Copy the full set of lines exactly as given.

┏━━

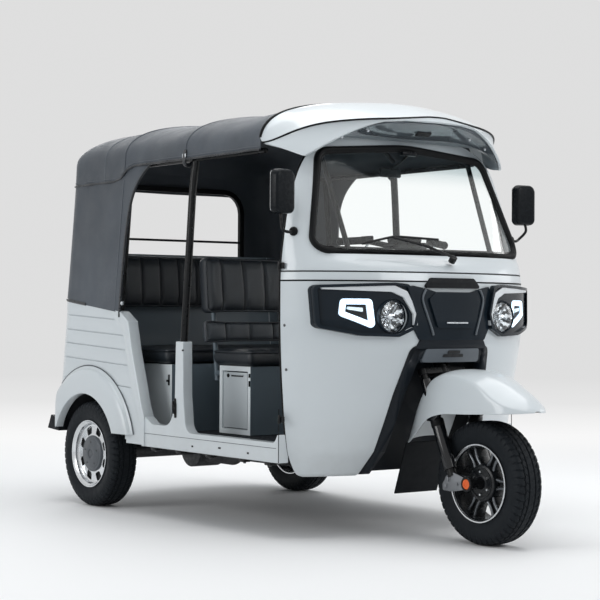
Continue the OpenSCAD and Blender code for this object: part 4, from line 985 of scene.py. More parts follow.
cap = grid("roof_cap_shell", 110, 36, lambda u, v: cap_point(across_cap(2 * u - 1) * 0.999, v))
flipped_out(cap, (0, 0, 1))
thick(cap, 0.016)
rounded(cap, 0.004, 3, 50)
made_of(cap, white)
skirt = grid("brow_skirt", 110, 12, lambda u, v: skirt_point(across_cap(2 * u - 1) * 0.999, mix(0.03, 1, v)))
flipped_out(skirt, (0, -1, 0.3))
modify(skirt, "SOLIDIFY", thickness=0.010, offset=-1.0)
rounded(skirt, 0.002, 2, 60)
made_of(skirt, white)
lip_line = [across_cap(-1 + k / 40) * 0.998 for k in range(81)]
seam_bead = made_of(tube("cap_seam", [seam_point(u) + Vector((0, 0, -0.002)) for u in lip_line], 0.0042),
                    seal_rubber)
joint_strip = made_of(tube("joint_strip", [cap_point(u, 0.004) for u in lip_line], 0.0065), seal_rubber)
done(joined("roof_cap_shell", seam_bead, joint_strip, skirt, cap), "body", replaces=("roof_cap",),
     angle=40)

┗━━

COMPLETE OUTPUT:
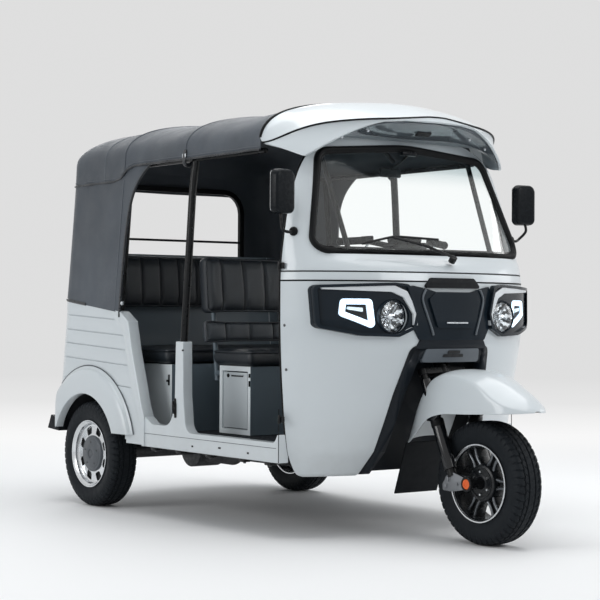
Continue the OpenSCAD and Blender code for this object: part 4, from line 985 of scene.py. More parts follow.
cap = grid("roof_cap_shell", 110, 36, lambda u, v: cap_point(across_cap(2 * u - 1) * 0.999, v))
flipped_out(cap, (0, 0, 1))
thick(cap, 0.016)
rounded(cap, 0.004, 3, 50)
made_of(cap, white)
skirt = grid("brow_skirt", 110, 12, lambda u, v: skirt_point(across_cap(2 * u - 1) * 0.999, mix(0.03, 1, v)))
flipped_out(skirt, (0, -1, 0.3))
modify(skirt, "SOLIDIFY", thickness=0.010, offset=-1.0)
rounded(skirt, 0.002, 2, 60)
made_of(skirt, white)
lip_line = [across_cap(-1 + k / 40) * 0.998 for k in range(81)]
seam_bead = made_of(tube("cap_seam", [seam_point(u) + Vector((0, 0, -0.002)) for u in lip_line], 0.0042),
                    seal_rubber)
joint_strip = made_of(tube("joint_strip", [cap_point(u, 0.004) for u in lip_line], 0.0065), seal_rubber)
done(joined("roof_cap_shell", seam_bead, joint_strip, skirt, cap), "body", replaces=("roof_cap",),
     angle=40)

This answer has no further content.